### AIM:
State how many lines contain the string "origin", and write nothing else.
───── RAW DATA
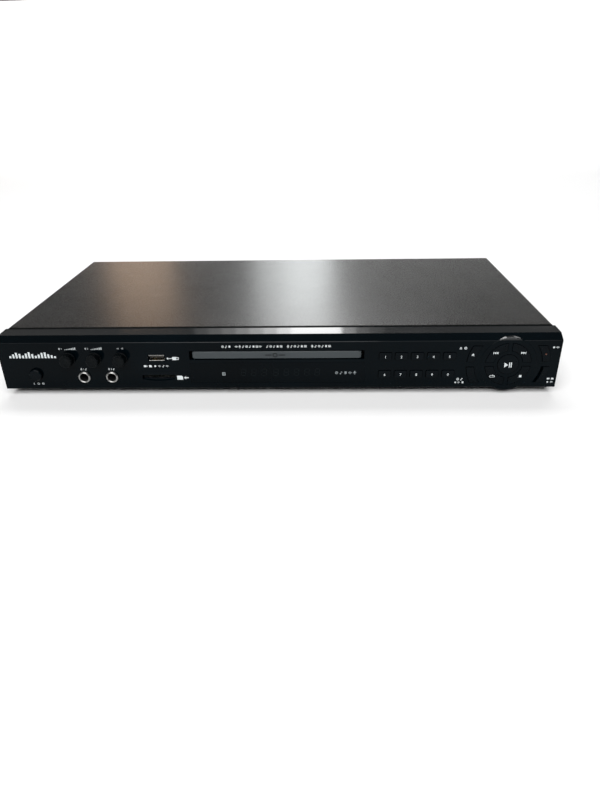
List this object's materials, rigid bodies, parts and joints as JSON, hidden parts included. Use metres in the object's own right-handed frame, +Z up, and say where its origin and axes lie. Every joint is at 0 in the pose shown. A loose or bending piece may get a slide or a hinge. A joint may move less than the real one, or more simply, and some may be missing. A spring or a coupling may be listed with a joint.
{
  "type": "karaoke player",
  "caption": "Low, wide karaoke player in a folded steel case, with a glossy front panel, disc tray, microphone jacks, volume knobs and a round control cluster.",
  "frame": {"origin": "middle of the footprint, on the surface the feet stand on", "axes": "+X to the right seen from the front, +Y to the back, +Z up"},
  "size_m": [0.43, 0.239, 0.0496],
  "materials": {
    "cover_paint": "satin, fine grain",
    "sheet_steel": "zinc-coated sheet",
    "fascia_gloss": "gloss",
    "key_gloss": "gloss",
    "knob_plastic": "satin",
    "window_smoke": "smoked, polished",
    "door_grey": "semi-gloss",
    "tray_plastic": "satin",
    "black_rubber": "matte",
    "screw_steel": "plated",
    "bright_chrome": "polished",
    "shell_steel": "tinned",
    "black_plastic": "matte",
    "display_glass": "dark glass on a board",
    "loader_plastic": "matte",
    "gear_plastic": "matte",
    "board_green": "solder mask",
    "board_brown": "bare phenolic board"
  },
  "bodies": {
    "case": {"base_chassis": "sheet_steel", "top_cover": "cover_paint", "front_fascia": "fascia_gloss", "display_window": "window_smoke", "feet": "black_rubber", "screws": "screw_steel", "volume_pots": "shell_steel", "front_boards": "board_green", "key_switches": "black_plastic", "display_module": "display_glass", "mic_jacks": "black_plastic", "jack_rings": "bright_chrome", "usb_socket": "shell_steel", "card_socket": "shell_steel", "loader_frame": "loader_plastic", "clamp_bridge": "sheet_steel", "loading_motor": "shell_steel", "loading_belt": "black_rubber", "main_board": "board_green", "power_board": "board_brown", "phono_sockets": "black_plastic", "mains_inlet": "black_plastic"},
    "number_key_0": {"number_key_0": "key_gloss"},
    "number_key_1": {"number_key_1": "key_gloss"},
    "number_key_2": {"number_key_2": "key_gloss"},
    "number_key_3": {"number_key_3": "key_gloss"},
    "number_key_4": {"number_key_4": "key_gloss"},
    "number_key_5": {"number_key_5": "key_gloss"},
    "number_key_6": {"number_key_6": "key_gloss"},
    "number_key_7": {"number_key_7": "key_gloss"},
    "number_key_8": {"number_key_8": "key_gloss"},
    "number_key_9": {"number_key_9": "key_gloss"},
    "play_pause_key": {"play_pause_key": "key_gloss"},
    "previous_key": {"previous_key": "key_gloss"},
    "next_key": {"next_key": "key_gloss"},
    "repeat_key": {"repeat_key": "key_gloss"},
    "stop_key": {"stop_key": "key_gloss"},
    "eject_key": {"eject_key": "key_gloss"},
    "disc_record_key": {"disc_record_key": "key_gloss"},
    "record_key": {"record_key": "key_gloss"},
    "usb_record_key": {"usb_record_key": "key_gloss"},
    "power_button": {"power_button": "key_gloss"},
    "mic1_volume": {"mic1_knob": "knob_plastic", "mic1_shaft": "screw_steel"},
    "mic2_volume": {"mic2_knob": "knob_plastic", "mic2_shaft": "screw_steel"},
    "echo_level": {"echo_knob": "knob_plastic", "echo_shaft": "screw_steel"},
    "tray": {"disc_tray": "tray_plastic", "tray_door": "door_grey"},
    "tray_gear": {"tray_gear": "gear_plastic"},
    "pulley_gear": {"pulley_gear": "gear_plastic"},
    "motor_pulley": {"motor_pulley": "gear_plastic"},
    "traverse": {"traverse_frame": "sheet_steel", "traverse_motors": "shell_steel", "guide_rods": "bright_chrome"},
    "turntable": {"turntable": "black_plastic"},
    "pickup": {"optical_pickup": "black_plastic"},
    "lead_screw": {"lead_screw": "bright_chrome"},
    "clamp_puck": {"clamp_puck": "tray_plastic"}
  },
  "joints": [
    {"name": "number_key_0_press", "type": "slide", "parent": "case", "child": "number_key_0", "axis": [0, 1, 0], "range_m": [0, 0.0006], "stiffness_N_per_m": 1500, "springref_m": -0.0004},
    {"name": "number_key_1_press", "type": "slide", "parent": "case", "child": "number_key_1", "axis": [0, 1, 0], "range_m": [0, 0.0006], "stiffness_N_per_m": 1500, "springref_m": -0.0004},
    {"name": "number_key_2_press", "type": "slide", "parent": "case", "child": "number_key_2", "axis": [0, 1, 0], "range_m": [0, 0.0006], "stiffness_N_per_m": 1500, "springref_m": -0.0004},
    {"name": "number_key_3_press", "type": "slide", "parent": "case", "child": "number_key_3", "axis": [0, 1, 0], "range_m": [0, 0.0006], "stiffness_N_per_m": 1500, "springref_m": -0.0004},
    {"name": "number_key_4_press", "type": "slide", "parent": "case", "child": "number_key_4", "axis": [0, 1, 0], "range_m": [0, 0.0006], "stiffness_N_per_m": 1500, "springref_m": -0.0004},
    {"name": "number_key_5_press", "type": "slide", "parent": "case", "child": "number_key_5", "axis": [0, 1, 0], "range_m": [0, 0.0006], "stiffness_N_per_m": 1500, "springref_m": -0.0004},
    {"name": "number_key_6_press", "type": "slide", "parent": "case", "child": "number_key_6", "axis": [0, 1, 0], "range_m": [0, 0.0006], "stiffness_N_per_m": 1500, "springref_m": -0.0004},
    {"name": "number_key_7_press", "type": "slide", "parent": "case", "child": "number_key_7", "axis": [0, 1, 0], "range_m": [0, 0.0006], "stiffness_N_per_m": 1500, "springref_m": -0.0004},
    {"name": "number_key_8_press", "type": "slide", "parent": "case", "child": "number_key_8", "axis": [0, 1, 0], "range_m": [0, 0.0006], "stiffness_N_per_m": 1500, "springref_m": -0.0004},
    {"name": "number_key_9_press", "type": "slide", "parent": "case", "child": "number_key_9", "axis": [0, 1, 0], "range_m": [0, 0.0006], "stiffness_N_per_m": 1500, "springref_m": -0.0004},
    {"name": "play_pause_key_press", "type": "slide", "parent": "case", "child": "play_pause_key", "axis": [0, 1, 0], "range_m": [0, 0.0006], "stiffness_N_per_m": 1500, "springref_m": -0.0004},
    {"name": "previous_key_press", "type": "slide", "parent": "case", "child": "previous_key", "axis": [0, 1, 0], "range_m": [0, 0.0006], "stiffness_N_per_m": 1500, "springref_m": -0.0004},
    {"name": "next_key_press", "type": "slide", "parent": "case", "child": "next_key", "axis": [0, 1, 0], "range_m": [0, 0.0006], "stiffness_N_per_m": 1500, "springref_m": -0.0004},
    {"name": "repeat_key_press", "type": "slide", "parent": "case", "child": "repeat_key", "axis": [0, 1, 0], "range_m": [0, 0.0006], "stiffness_N_per_m": 1500, "springref_m": -0.0004},
    {"name": "stop_key_press", "type": "slide", "parent": "case", "child": "stop_key", "axis": [0, 1, 0], "range_m": [0, 0.0006], "stiffness_N_per_m": 1500, "springref_m": -0.0004},
    {"name": "eject_key_press", "type": "slide", "parent": "case", "child": "eject_key", "axis": [0, 1, 0], "range_m": [0, 0.0006], "stiffness_N_per_m": 1500, "springref_m": -0.0004},
    {"name": "disc_record_key_press", "type": "slide", "parent": "case", "child": "disc_record_key", "axis": [0, 1, 0], "range_m": [0, 0.0006], "stiffness_N_per_m": 1500, "springref_m": -0.0004},
    {"name": "record_key_press", "type": "slide", "parent": "case", "child": "record_key", "axis": [0, 1, 0], "range_m": [0, 0.0006], "stiffness_N_per_m": 1500, "springref_m": -0.0004},
    {"name": "usb_record_key_press", "type": "slide", "parent": "case", "child": "usb_record_key", "axis": [0, 1, 0], "range_m": [0, 0.0006], "stiffness_N_per_m": 1500, "springref_m": -0.0004},
    {"name": "power_button_press", "type": "slide", "parent": "case", "child": "power_button", "axis": [0, 1, 0], "range_m": [0, 0.0015], "stiffness_N_per_m": 1500, "springref_m": -0.0004},
    {"name": "mic1_volume_turn", "type": "hinge", "parent": "case", "child": "mic1_volume", "pos_m": [-0.1602, -0.111, 0.032], "axis": [0, 1, 0], "range_deg": [-150, 150]},
    {"name": "mic2_volume_turn", "type": "hinge", "parent": "case", "child": "mic2_volume", "pos_m": [-0.13985, -0.111, 0.032], "axis": [0, 1, 0], "range_deg": [-150, 150]},
    {"name": "echo_level_turn", "type": "hinge", "parent": "case", "child": "echo_level", "pos_m": [-0.1195, -0.111, 0.032], "axis": [0, 1, 0], "range_deg": [-150, 150]},
    {"name": "tray_slide", "type": "slide", "parent": "case", "child": "tray", "axis": [0, -1, 0], "range_m": [0, 0.128]},
    {"name": "tray_gear_turn", "type": "hinge", "parent": "case", "child": "tray_gear", "pos_m": [-0.0473, -0.069, 0.0235], "axis": [0, 0, 1], "range_deg": [0, 617]},
    {"name": "pulley_gear_turn", "type": "hinge", "parent": "case", "child": "pulley_gear", "pos_m": [-0.0293, -0.069, 0.0235], "axis": [0, 0, 1], "range_deg": [-1228, 0]},
    {"name": "motor_pulley_turn", "type": "hinge", "parent": "case", "child": "motor_pulley", "pos_m": [0.0047, -0.069, 0.0235], "axis": [0, 0, 1], "range_deg": [-3847, 0]},
    {"name": "traverse_tip", "type": "hinge", "parent": "case", "child": "traverse", "pos_m": [0.0005, 0.057, 0.0225], "axis": [1, 0, 0], "range_deg": [0, 4.5]},
    {"name": "turntable_spin", "type": "hinge", "parent": "traverse", "child": "turntable", "pos_m": [0.0005, -0.033, 0.0355], "axis": [0, 0, 1], "continuous": true},
    {"name": "pickup_slide", "type": "slide", "parent": "traverse", "child": "pickup", "axis": [0, 1, 0], "range_m": [0, 0.035]},
    {"name": "lead_screw_turn", "type": "hinge", "parent": "traverse", "child": "lead_screw", "pos_m": [0.0305, 0.009, 0.024], "axis": [0, 1, 0], "range_deg": [0, 4205]},
    {"name": "clamp_puck_spin", "type": "hinge", "parent": "case", "child": "clamp_puck", "pos_m": [0.0005, -0.033, 0.0405], "axis": [0, 0, 1], "continuous": true}
  ],
  "couplings": [
    {"joint": "tray_gear_turn", "follows": "tray_slide", "rad_per_m": 83.333},
    {"joint": "pulley_gear_turn", "follows": "tray_slide", "rad_per_m": -166.67},
    {"joint": "motor_pulley_turn", "follows": "tray_slide", "rad_per_m": -523.81},
    {"joint": "lead_screw_turn", "follows": "pickup_slide", "rad_per_m": 2094.4}
  ]
}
──────────
### FINAL ANSWER:
2